Sementara Ketua BWI Perwakilan Kota Medan, Dr Zulheddi, MA, dalam materinya memaparkan, nazhir tanah wakaf memiliki peran sangat penting dalam pengurusan sertifikat tanah wakaf. Kemudian BKM berperan dalam menjalankan operasional masjid.
“Nazhir dan BKM -keduanya- sangat berperan dalam mewujudkan masjid mandiri,” katanya.
Dikatakannya, zaman yang semakin berkembang menjadikan permasalahan wakaf menjadi lebih komplek. Wakaf terbagi menjadi wakaf bergerak dan wakaf tidak bergerak atau wakaf produktif dan wakaf tidak produktif, bahkan lebih dari itu saat ini juga sedang digalakkan dengan satu istilah baru yaitu wakaf uang atau wakaf tunai.

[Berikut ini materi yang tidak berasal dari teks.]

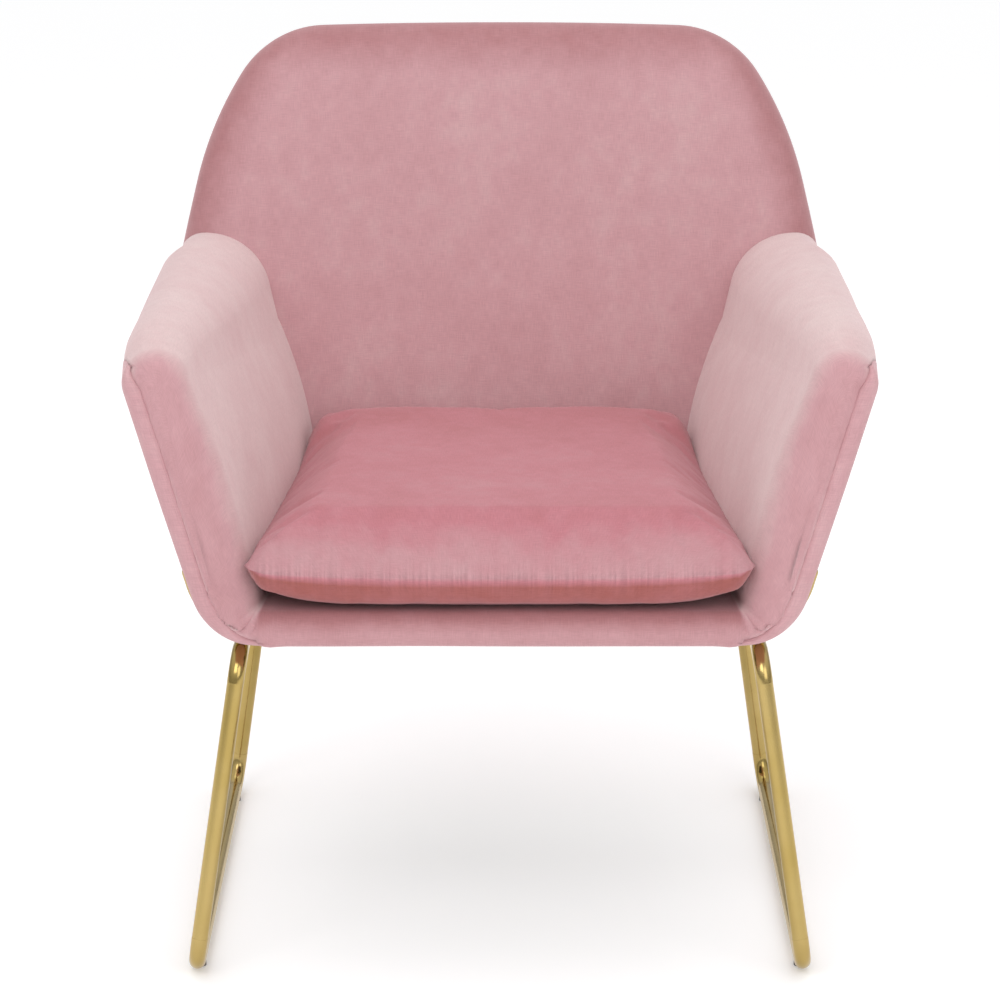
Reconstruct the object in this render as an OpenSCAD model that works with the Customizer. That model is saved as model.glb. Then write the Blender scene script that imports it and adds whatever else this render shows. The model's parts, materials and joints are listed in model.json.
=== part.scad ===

“Dari semua itu, wakaf tanah lebih dominan permasalahannya. Maka dalam pengurusannya hendaknya dapat dilakukan lebih maksimal untuk memperoleh legalitas yang semestinya baik dalam perspektif fiqh maupun hukum nasional. Dengan demikian tanah wakaf dapat lebih dimaksimalkan sebagai masjid tempat peribadatan kaum muslimin ataupun untuk pemberdayaan ekonomi umat dan kegiatan kemasyarakatan lainnya,” kata Zulheddi.
Sedangkan Nurain Nasution, menyatakan, wakaf sebagai salah satu instrumen ekonomi Islam mempunyai potensi besar dalam meningkatkan kesejahteraan sosial umat. Ketertinggalan pengelolaan wakaf di tanah air ini diantaranya adalah pengelolaan wakaf yang cenderung konsumtif, tradisonal dan dengan pemahaman yang “lama”.
Pengelolaan yang semacam ini tidak hanya membuat pengembangan wakaf yang lambat namun juga rentang memunculkan banyak kasus sengketa wakaf.
“Salah satu faktor yang melatarbelakangi adalah keberadaan sertifikasi tanah yang belum maksimal dilakukan oleh para pewakaf, sehingga memunculkan sengketa dan konflik dikemudian hari ketika para pemilik tanah yang mewakafkan meninggal dunia. Beberapa kasus yang mengemuka telah membuktikan bahwa kejadian perselisihan dimulai dari ketiadaan bukti otentik kepemilikan atas tanah yang disengketakan. Hadirnya Undang-Undang Wakaf Nomor 41 Tahun 2004 tampaknya telah memberikan angin segar bagi pengembangan wakaf di Indonesia ini selain telah memberikan pedoman acuan atas penyelesaian kasus-kasus sengketa yang mengemuka,” tuturnya.